▶ **What the task asks**
Repeat verbatim, and only, the lines of the data below, beginning at the line that contains "Recreate this object" and stopping after the line that contains "Manifold, Mesh: SolidMesh".

▶ **Saved data entries**
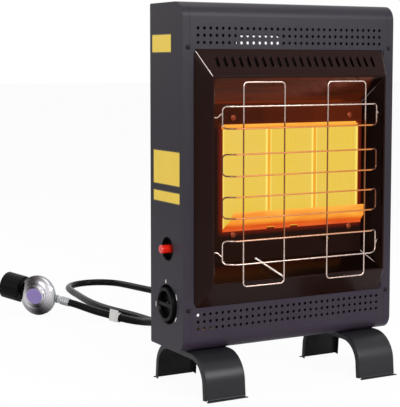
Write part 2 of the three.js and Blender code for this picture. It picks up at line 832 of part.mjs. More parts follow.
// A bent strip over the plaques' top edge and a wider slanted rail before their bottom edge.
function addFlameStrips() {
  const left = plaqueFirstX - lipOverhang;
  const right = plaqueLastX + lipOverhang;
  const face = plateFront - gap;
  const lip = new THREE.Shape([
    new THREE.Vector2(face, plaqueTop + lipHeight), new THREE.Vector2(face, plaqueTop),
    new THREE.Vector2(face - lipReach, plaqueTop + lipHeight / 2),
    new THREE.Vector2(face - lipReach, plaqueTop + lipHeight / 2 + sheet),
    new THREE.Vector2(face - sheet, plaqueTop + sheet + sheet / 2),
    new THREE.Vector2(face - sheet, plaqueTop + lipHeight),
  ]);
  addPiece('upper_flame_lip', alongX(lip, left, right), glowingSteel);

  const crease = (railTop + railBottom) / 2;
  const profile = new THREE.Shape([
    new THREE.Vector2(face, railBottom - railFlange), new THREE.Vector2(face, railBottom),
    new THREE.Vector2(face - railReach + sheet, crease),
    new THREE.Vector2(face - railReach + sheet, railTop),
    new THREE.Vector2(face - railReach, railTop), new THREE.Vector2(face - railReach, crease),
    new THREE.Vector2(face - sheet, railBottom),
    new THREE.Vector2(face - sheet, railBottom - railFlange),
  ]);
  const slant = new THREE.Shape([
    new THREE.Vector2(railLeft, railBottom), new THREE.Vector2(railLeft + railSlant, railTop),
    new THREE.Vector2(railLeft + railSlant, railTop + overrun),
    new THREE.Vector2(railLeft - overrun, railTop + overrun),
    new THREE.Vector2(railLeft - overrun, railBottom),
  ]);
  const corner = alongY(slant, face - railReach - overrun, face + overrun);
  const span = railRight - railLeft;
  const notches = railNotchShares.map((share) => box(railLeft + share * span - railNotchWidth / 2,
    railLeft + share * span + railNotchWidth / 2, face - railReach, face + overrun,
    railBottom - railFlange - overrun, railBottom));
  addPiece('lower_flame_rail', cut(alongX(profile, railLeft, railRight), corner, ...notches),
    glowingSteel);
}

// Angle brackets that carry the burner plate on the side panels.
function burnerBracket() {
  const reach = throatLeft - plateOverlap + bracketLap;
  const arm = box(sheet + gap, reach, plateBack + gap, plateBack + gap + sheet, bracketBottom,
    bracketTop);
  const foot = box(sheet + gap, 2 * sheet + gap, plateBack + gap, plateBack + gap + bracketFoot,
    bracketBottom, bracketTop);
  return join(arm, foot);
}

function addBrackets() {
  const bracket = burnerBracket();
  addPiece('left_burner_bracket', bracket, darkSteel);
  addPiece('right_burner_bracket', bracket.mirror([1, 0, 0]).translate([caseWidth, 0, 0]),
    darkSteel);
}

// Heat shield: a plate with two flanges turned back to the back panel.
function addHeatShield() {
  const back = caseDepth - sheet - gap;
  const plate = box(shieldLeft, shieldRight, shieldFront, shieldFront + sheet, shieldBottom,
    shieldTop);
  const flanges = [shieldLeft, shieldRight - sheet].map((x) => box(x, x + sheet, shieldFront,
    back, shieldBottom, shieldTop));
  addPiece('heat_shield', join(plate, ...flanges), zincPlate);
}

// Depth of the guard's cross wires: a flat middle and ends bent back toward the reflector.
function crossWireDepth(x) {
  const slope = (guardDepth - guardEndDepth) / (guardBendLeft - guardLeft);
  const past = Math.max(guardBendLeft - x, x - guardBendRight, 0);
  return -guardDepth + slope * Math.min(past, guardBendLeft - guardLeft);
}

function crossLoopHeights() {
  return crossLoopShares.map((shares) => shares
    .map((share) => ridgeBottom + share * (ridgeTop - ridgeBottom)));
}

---

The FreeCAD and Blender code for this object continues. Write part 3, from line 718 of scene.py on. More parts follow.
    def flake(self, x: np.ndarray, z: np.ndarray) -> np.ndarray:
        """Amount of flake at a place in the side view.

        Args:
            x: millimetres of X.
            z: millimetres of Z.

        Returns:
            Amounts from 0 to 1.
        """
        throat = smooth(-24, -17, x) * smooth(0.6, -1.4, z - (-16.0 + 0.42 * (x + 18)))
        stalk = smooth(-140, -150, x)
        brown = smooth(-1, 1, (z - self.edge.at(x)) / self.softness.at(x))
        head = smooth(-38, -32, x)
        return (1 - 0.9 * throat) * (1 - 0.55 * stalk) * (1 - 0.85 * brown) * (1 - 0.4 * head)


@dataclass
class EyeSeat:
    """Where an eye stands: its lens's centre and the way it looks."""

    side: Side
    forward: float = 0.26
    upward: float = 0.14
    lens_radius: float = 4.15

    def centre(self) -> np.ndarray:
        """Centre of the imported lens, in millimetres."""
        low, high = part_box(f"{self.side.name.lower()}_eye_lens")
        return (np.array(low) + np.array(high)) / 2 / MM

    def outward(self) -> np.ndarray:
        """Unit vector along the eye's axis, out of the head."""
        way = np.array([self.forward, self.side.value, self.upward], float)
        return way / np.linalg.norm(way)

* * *

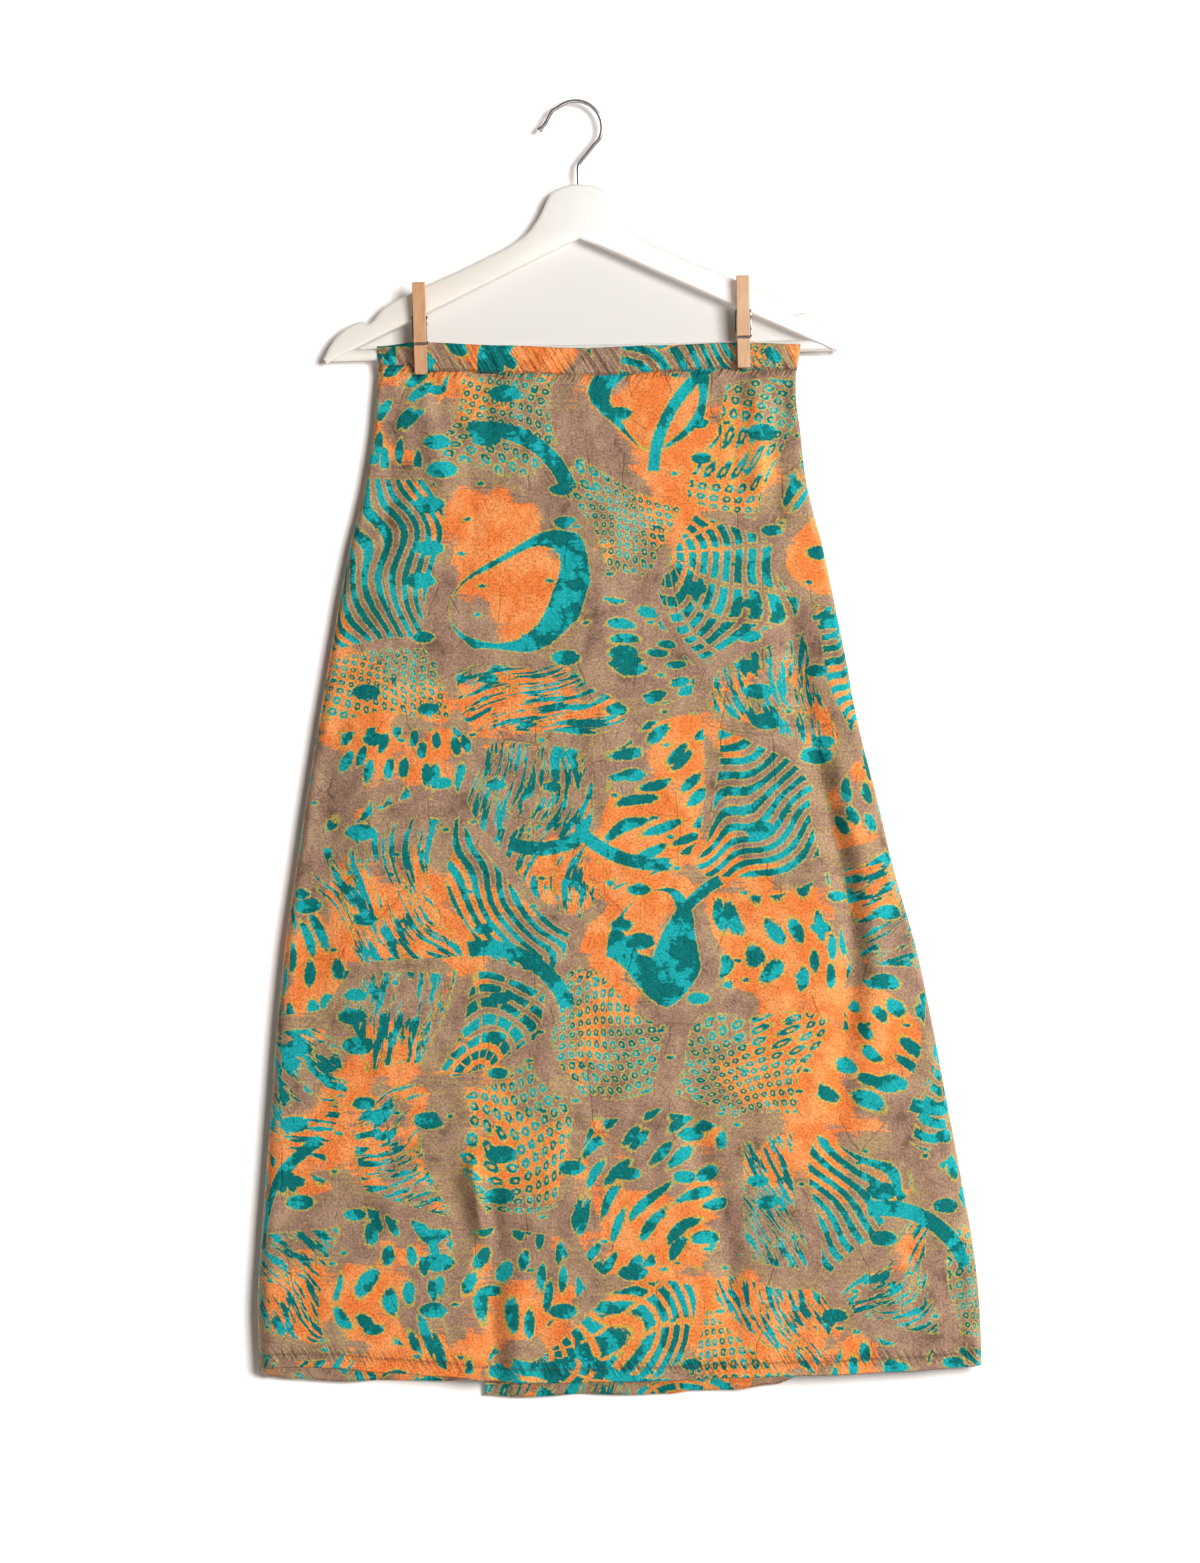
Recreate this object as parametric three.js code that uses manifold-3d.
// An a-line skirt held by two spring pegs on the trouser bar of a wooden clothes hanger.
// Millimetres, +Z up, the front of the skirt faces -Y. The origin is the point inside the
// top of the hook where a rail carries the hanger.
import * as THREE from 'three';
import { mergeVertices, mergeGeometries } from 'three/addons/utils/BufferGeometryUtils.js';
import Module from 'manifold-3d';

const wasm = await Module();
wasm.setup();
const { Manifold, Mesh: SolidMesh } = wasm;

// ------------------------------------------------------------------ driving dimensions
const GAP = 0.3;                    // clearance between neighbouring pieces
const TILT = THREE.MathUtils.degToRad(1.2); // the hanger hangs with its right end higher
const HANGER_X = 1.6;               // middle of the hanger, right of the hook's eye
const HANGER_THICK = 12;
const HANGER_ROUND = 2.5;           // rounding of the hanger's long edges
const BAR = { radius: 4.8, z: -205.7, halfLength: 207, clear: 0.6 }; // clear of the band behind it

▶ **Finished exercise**
Recreate this object as parametric three.js code that uses manifold-3d.
// An a-line skirt held by two spring pegs on the trouser bar of a wooden clothes hanger.
// Millimetres, +Z up, the front of the skirt faces -Y. The origin is the point inside the
// top of the hook where a rail carries the hanger.
import * as THREE from 'three';
import { mergeVertices, mergeGeometries } from 'three/addons/utils/BufferGeometryUtils.js';
import Module from 'manifold-3d';

const wasm = await Module();
wasm.setup();
const { Manifold, Mesh: SolidMesh } = wasm;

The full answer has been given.